Texto del Evangelio (Jn 1,1-18): En el
principio existía la Palabra y la Palabra estaba con Dios, y la Palabra era
Dios. Ella estaba en el principio con Dios. Todo se hizo por ella y sin ella no
se hizo nada de cuanto existe. En ella estaba la vida y la vida era la luz de
los hombres, y la luz brilla en las tinieblas, y las tinieblas no la vencieron.
Hubo
un hombre, enviado por Dios: se llamaba Juan. Éste vino para un testimonio,
para dar testimonio de la luz, para que todos creyeran por él. No era él la
luz, sino quien debía dar testimonio de la luz. La Palabra era la luz verdadera
que ilumina a todo hombre que viene a este mundo. En el mundo estaba, y el
mundo fue hecho por ella, y el mundo no la conoció. Vino a su casa, y los suyos
no la recibieron. Pero a todos los que la recibieron les dio poder de hacerse
hijos de Dios, a los que creen en su nombre; la cual no nació de sangre, ni de
deseo de hombre, sino que nació de Dios.
Y
la Palabra se hizo carne, y puso su morada entre nosotros, y hemos contemplado
su gloria, gloria que recibe del Padre como Hijo único, lleno de gracia y de
verdad. Juan da testimonio de Él y clama: «Éste era del que yo dije: El que
viene detrás de mí se ha puesto delante de mí, porque existía antes que yo».

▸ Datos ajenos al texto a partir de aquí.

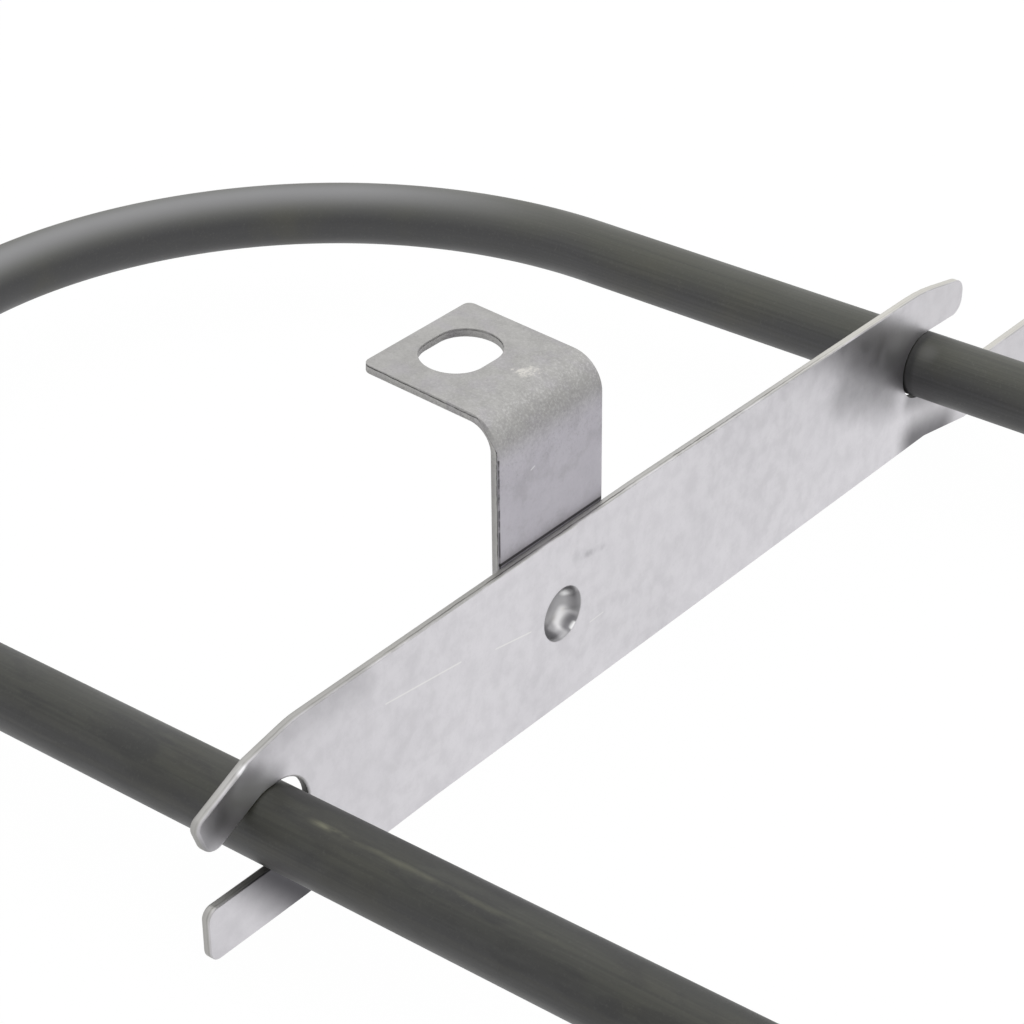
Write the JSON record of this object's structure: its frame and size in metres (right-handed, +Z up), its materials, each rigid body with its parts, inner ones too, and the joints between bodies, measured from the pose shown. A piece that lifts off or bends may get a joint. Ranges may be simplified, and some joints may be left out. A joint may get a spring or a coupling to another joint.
{
  "type": "tubular heating element",
  "caption": "Hairpin metal-sheathed heating element with a forked sheet strip across its legs, a folded fixing tab with an oblong hole, and threaded bushings with terminal studs.",
  "frame": {"origin": "midway between the two bushings, in the plane of their sealing faces", "axes": "+X along the legs towards the terminals, +Y from the near leg to the far leg, +Z up, the side that the fixing tab stands on"},
  "size_m": [0.3195, 0.1702, 0.043],
  "materials": {
    "sheath_steel": "annealed and oxidised to a dark olive grey, satin",
    "magnesia": "compacted powder",
    "resistance_wire": "bright drawn wire",
    "plated_sheet": "pale satin sheet with fine scratches and sheared edges",
    "pin_steel": "drawn, plated",
    "seal_compound": "cured, matt",
    "bead_ceramic": "pressed, unglazed",
    "bushing_brass": "turned",
    "gasket_fibre": "matt fibre",
    "washer_steel": "zinc plated",
    "terminal_plated_steel": "nickel plated"
  },
  "bodies": {
    "root": {"sheath": "sheath_steel", "magnesia_fill": "magnesia", "resistance_coil": "resistance_wire", "support_strip": "plated_sheet", "fixing_tab": "plated_sheet", "cold_pin_near": "pin_steel", "end_seal_near": "seal_compound", "insulator_near": "bead_ceramic", "bushing_near": "bushing_brass", "sealing_washer_near": "gasket_fibre", "bushing_washer_near": "washer_steel", "lock_nut_near": "bushing_brass", "terminal_base_nut_near": "terminal_plated_steel", "terminal_washer_near": "terminal_plated_steel", "terminal_clamp_nut_near": "terminal_plated_steel", "cold_pin_far": "pin_steel", "end_seal_far": "seal_compound", "insulator_far": "bead_ceramic", "bushing_far": "bushing_brass", "sealing_washer_far": "gasket_fibre", "bushing_washer_far": "washer_steel", "lock_nut_far": "bushing_brass", "terminal_base_nut_far": "terminal_plated_steel", "terminal_washer_far": "terminal_plated_steel", "terminal_clamp_nut_far": "terminal_plated_steel"}
  },
  "joints": []
}
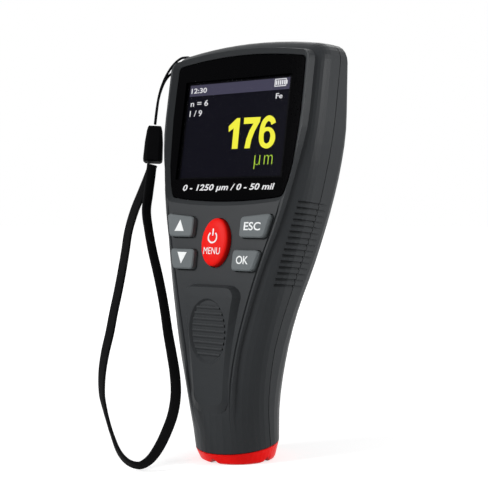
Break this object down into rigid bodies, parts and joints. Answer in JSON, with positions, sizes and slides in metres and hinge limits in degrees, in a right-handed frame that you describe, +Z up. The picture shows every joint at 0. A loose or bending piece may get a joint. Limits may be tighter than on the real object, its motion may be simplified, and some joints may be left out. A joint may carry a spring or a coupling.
{
  "type": "coating thickness gauge",
  "caption": "Handheld coating thickness gauge with a leaning display head, sprung keys, a ribbed thumb pad, a round sprung probe foot, a battery bay in the handle and a wrist strap",
  "frame": {"origin": "middle of the gauge's own box in x and y, at the foot's lower face; the strap is left out of the box", "axes": "+Z up along the gauge, -Y the way the display faces, +X to the right of someone who reads the display"},
  "size_m": [0.0819, 0.0647, 0.1499],
  "materials": {
    "case_plastic": "fine satin texture",
    "window": "polished, smoked border",
    "display_panel": "smooth glass-faced panel",
    "display_backlight": "diffuse white",
    "steel": "turned or rolled",
    "key_grey": "satin",
    "key_red": "satin",
    "silicone": "matt",
    "board_green": "solder mask",
    "chip_black": "moulded",
    "white_nylon": "moulded",
    "buzzer_black": "moulded",
    "cell_jacket": "printed film",
    "nickel_plate": "nickel plated",
    "collar_red": "smooth",
    "tip_carbide": "polished",
    "strap_black": "woven",
    "sleeve_black": "moulded"
  },
  "bodies": {
    "case": {"front_shell": "case_plastic", "back_shell": "case_plastic", "display_window": "window", "display_panel": "display_panel", "display_backlight": "display_backlight", "display_tray": "steel", "key_mat": "silicone", "main_board": "board_green", "processor": "chip_black", "memory_chip": "chip_black", "ribbon_connector": "white_nylon", "probe_connector": "white_nylon", "buzzer": "buzzer_black", "board_screw_1": "steel", "board_screw_2": "steel", "board_screw_3": "steel", "battery_cell_1": "cell_jacket", "battery_cell_2": "cell_jacket", "contact_bridge": "nickel_plate", "contact_positive": "nickel_plate", "contact_negative": "nickel_plate", "contact_spring_1": "nickel_plate", "contact_spring_2": "nickel_plate", "case_screw_1": "steel", "case_screw_2": "steel", "case_screw_3": "steel", "case_screw_4": "steel", "probe_collar": "collar_red", "probe_barrel": "steel", "probe_spring": "nickel_plate", "probe_cap": "white_nylon", "strap_cord": "strap_black", "strap_webbing": "strap_black", "strap_sleeve": "sleeve_black"},
    "up_button": {"key_up": "key_grey"},
    "down_button": {"key_down": "key_grey"},
    "escape_button": {"key_escape": "key_grey"},
    "confirm_button": {"key_confirm": "key_grey"},
    "menu_button": {"key_menu": "key_red"},
    "door": {"battery_door": "case_plastic"},
    "plunger": {"probe_plunger": "steel", "probe_tip": "tip_carbide"}
  },
  "joints": [
    {"name": "key_up_press", "type": "slide", "parent": "case", "child": "up_button", "axis": [0, 0.9839, -0.1788], "range_m": [0, 0.0006], "stiffness_N_per_m": 1500, "springref_m": -0.0002},
    {"name": "key_down_press", "type": "slide", "parent": "case", "child": "down_button", "axis": [0, 0.9839, -0.1788], "range_m": [0, 0.0006], "stiffness_N_per_m": 1500, "springref_m": -0.0002},
    {"name": "key_escape_press", "type": "slide", "parent": "case", "child": "escape_button", "axis": [0, 0.9839, -0.1788], "range_m": [0, 0.0006], "stiffness_N_per_m": 1500, "springref_m": -0.0002},
    {"name": "key_confirm_press", "type": "slide", "parent": "case", "child": "confirm_button", "axis": [0, 0.9839, -0.1788], "range_m": [0, 0.0006], "stiffness_N_per_m": 1500, "springref_m": -0.0002},
    {"name": "key_menu_press", "type": "slide", "parent": "case", "child": "menu_button", "axis": [0, 0.9839, -0.1788], "range_m": [0, 0.0006], "stiffness_N_per_m": 1500, "springref_m": -0.0002},
    {"name": "battery_door_tilt", "type": "hinge", "parent": "case", "child": "door", "pos_m": [0, 0.01553, 0.0749], "axis": [1, 0, 0], "range_deg": [0, 60]},
    {"name": "probe_press", "type": "slide", "parent": "case", "child": "plunger", "axis": [0, 0, 1], "range_m": [0, 0.0015], "stiffness_N_per_m": 600, "springref_m": -0.0003, "deforming": ["probe_spring"]}
  ]
}
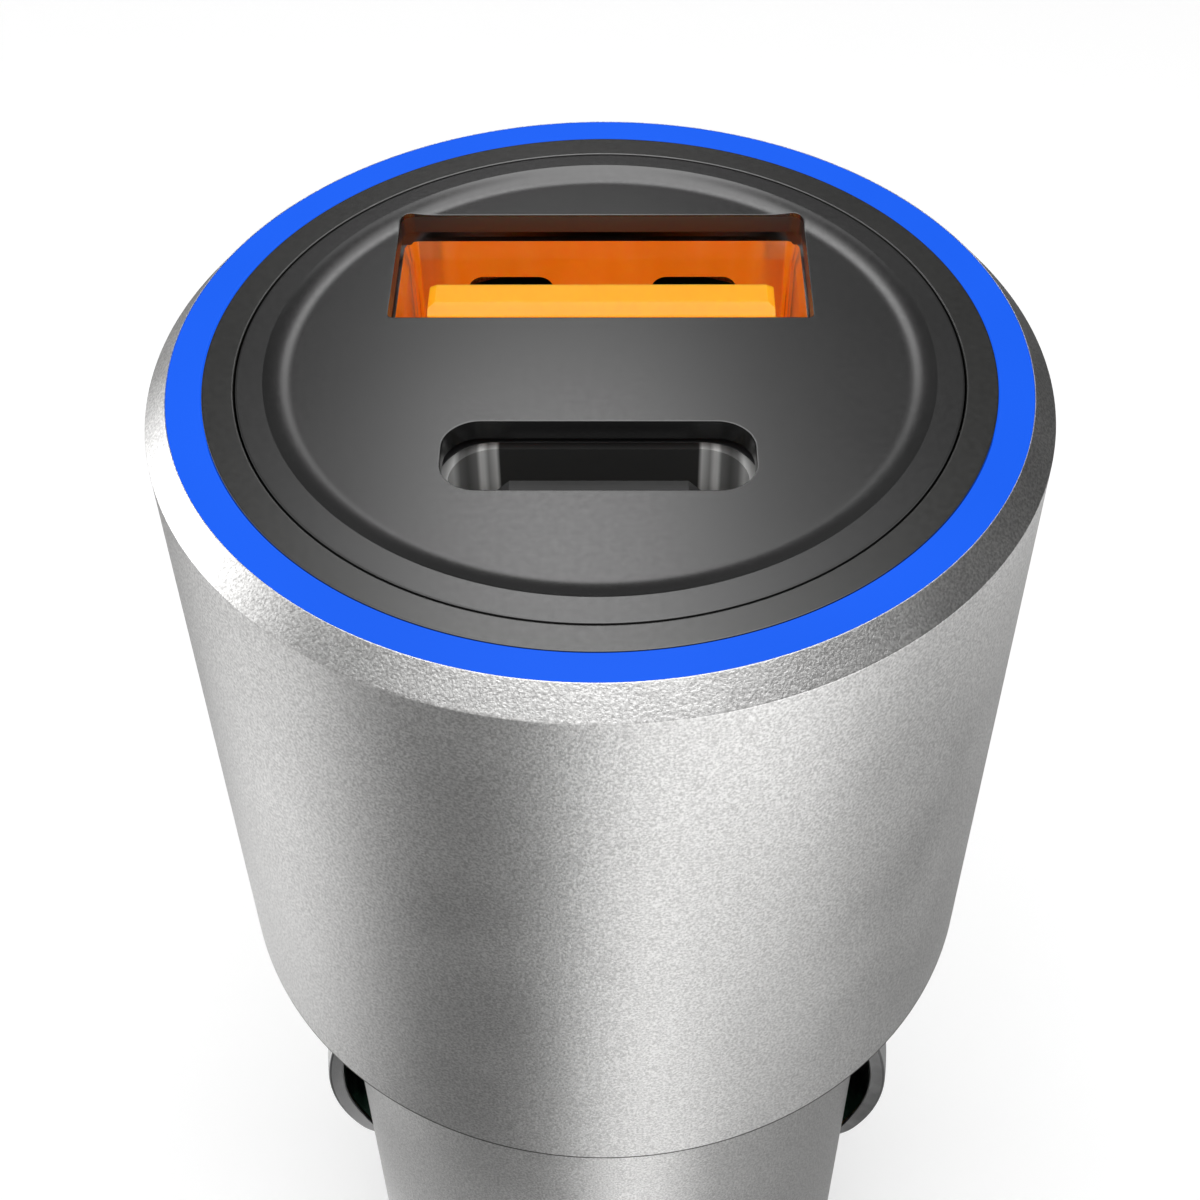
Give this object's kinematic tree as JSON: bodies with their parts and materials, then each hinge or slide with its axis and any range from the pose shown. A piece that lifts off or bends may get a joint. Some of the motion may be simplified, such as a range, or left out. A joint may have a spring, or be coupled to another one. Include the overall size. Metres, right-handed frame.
{
  "type": "car usb charger plug",
  "caption": "Round metal car socket charger plug with a USB-A and a USB-C port, a lit ring, sprung side contacts and a sprung centre tip.",
  "frame": {"origin": "centre of the head's underside, where the stem meets it and the socket's rim stops", "axes": "+Z out of the ports, the stem points to -Z, the USB-A port lies towards +Y and the USB-C port towards -Y, and the side contacts are at -X and +X"},
  "size_m": [0.0258, 0.0258, 0.0585],
  "materials": {
    "housing_metal": "fine sand-blasted and clear anodised",
    "light_ring": "clear light guide, lit blue from behind",
    "face_plastic": "black, satin",
    "port_shell": "nickel-plated sheet",
    "orange_plastic": "orange, satin",
    "black_insulator": "black moulded insulator",
    "contact_plating": "gold-plated",
    "circuit_board": "green solder mask",
    "led": "clear lens",
    "inductor_ferrite": "pressed iron powder",
    "chip_plastic": "moulded black",
    "capacitor_can": "drawn can",
    "ceramic_body": "fired ceramic with tinned ends",
    "carrier_plastic": "black moulded",
    "nose_plastic": "black, satin",
    "contact_chrome": "bright nickel-plated spring steel",
    "tip_plating": "bright nickel-plated",
    "spring_steel": "drawn wire",
    "terminal_brass": "plain, tinned where soldered"
  },
  "bodies": {
    "main": {"bezel_ring": "face_plastic", "board_link_left": "chip_plastic", "board_link_right": "chip_plastic", "ceramic_capacitor_1": "ceramic_body", "ceramic_capacitor_2": "ceramic_body", "ceramic_capacitor_3": "ceramic_body", "ceramic_capacitor_4": "ceramic_body", "contact_carrier": "carrier_plastic", "face_plate": "face_plastic", "filter_choke": "inductor_ferrite", "ground_tab": "terminal_brass", "housing": "housing_metal", "input_capacitor": "capacitor_can", "input_fuse": "chip_plastic", "led_1": "led", "led_2": "led", "led_3": "led", "led_4": "led", "led_board": "circuit_board", "light_ring": "light_ring", "main_board": "circuit_board", "nose_cap": "nose_plastic", "output_capacitor_left": "capacitor_can", "output_capacitor_right": "capacitor_can", "port_chip": "chip_plastic", "positive_terminal": "terminal_brass", "power_chip": "chip_plastic", "power_inductor_left": "inductor_ferrite", "power_inductor_right": "inductor_ferrite", "tip_spring": "spring_steel", "usb_a_contact_1": "contact_plating", "usb_a_contact_2": "contact_plating", "usb_a_contact_3": "contact_plating", "usb_a_contact_4": "contact_plating", "usb_a_insulator": "orange_plastic", "usb_a_shell": "port_shell", "usb_c_board": "circuit_board", "usb_c_contacts_far": "contact_plating", "usb_c_contacts_near": "contact_plating", "usb_c_shell": "port_shell", "usb_c_tongue": "black_insulator"},
    "tip": {"centre_tip": "tip_plating"},
    "left_side_contact": {"left_contact": "contact_chrome"},
    "right_side_contact": {"right_contact": "contact_chrome"}
  },
  "joints": [
    {"name": "tip_press", "type": "slide", "parent": "main", "child": "tip", "axis": [0, 0, 1], "range_m": [0, 0.0022], "stiffness_N_per_m": 800, "springref_m": -0.002, "deforming": ["tip_spring"]},
    {"name": "left_contact_press", "type": "slide", "parent": "main", "child": "left_side_contact", "axis": [1, 0, 0], "range_m": [0, 0.0013], "stiffness_N_per_m": 1500, "springref_m": -0.001},
    {"name": "right_contact_press", "type": "slide", "parent": "main", "child": "right_side_contact", "axis": [-1, 0, 0], "range_m": [0, 0.0013], "stiffness_N_per_m": 1500, "springref_m": -0.001}
  ]
}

Pues de su plenitud hemos recibido todos, y gracia por gracia. Porque la Ley
fue dada por medio de Moisés; la gracia y la verdad nos han llegado por
Jesucristo. A Dios nadie le ha visto jamás: el Hijo único, que está en el seno
del Padre, Él lo ha contado.
«Y
la Palabra se hizo carne, y puso su morada entre nosotros, y hemos contemplado
su gloria»
Comentario: Rev. D. Ferran
BLASI i Birbe (Barcelona, España)
Hoy, el Evangelio de
Juan se nos presenta en una forma poética y parece ofrecernos, no solamente una
introducción, sino también como una síntesis de todos los elementos presentes
en este libro. Tiene un ritmo que lo hace solemne, con paralelismos, similitudes
y repeticiones buscadas, y las grandes ideas trazan como diversos grandes
círculos. El punto culminante de la exposición se encuentra justo en medio, con
una afirmación que encaja perfectamente en este tiempo de Navidad: «Y la
Palabra se hizo carne, y puso su morada entre nosotros» (Jn 1,14).
El autor nos dice
que Dios asumió la condición humana y se instaló entre nosotros. Y en estos
días lo encontramos en el seno de una familia: ahora en Belén, y más adelante
con ellos en el exilio de Egipto, y después en Nazaret.
Dios ha querido que
su Hijo comparta nuestra vida, y —por eso— que transcurra por todas las etapas
de la existencia: en el seno de la Madre, en el nacimiento y en su constante
crecimiento (recién nacido, niño, adolescente y, por siempre, Jesús, el
Salvador).
Y continúa: «Hemos
contemplado su gloria, gloria que recibe del Padre como Hijo único, lleno de
gracia y de verdad» (Ibidem). También
en estos primeros momentos, lo han cantado los ángeles: «Gloria a Dios en el
cielo», «y paz en la tierra» (cf. Lc
2,14). Y, ahora, en el hecho de estar arropado por sus padres: en los
pañales preparados por la Madre, en el amoroso ingenio de su padre —bueno y
mañoso— que le ha preparado un lugar tan acogedor como ha podido, y en las
manifestaciones de afecto de los pastores que van a adorarlo, y le hacen
carantoñas y le llevan regalos.
He aquí cómo este
fragmento del Evangelio nos ofrece la Palabra de Dios —que es toda su
Sabiduría—. De la cual nos hace participar, nos proporciona la Vida en Dios, en
un crecimiento sin límite, y también la Luz que nos hace ver todas las cosas
del mundo en su verdadero valor, desde el punto de vista de Dios, con ‘visión
sobrenatural’, con afectuosa gratitud hacia quien se ha dado enteramente a los
hombres y mujeres del mundo, desde que apareció en este mundo como un Niño.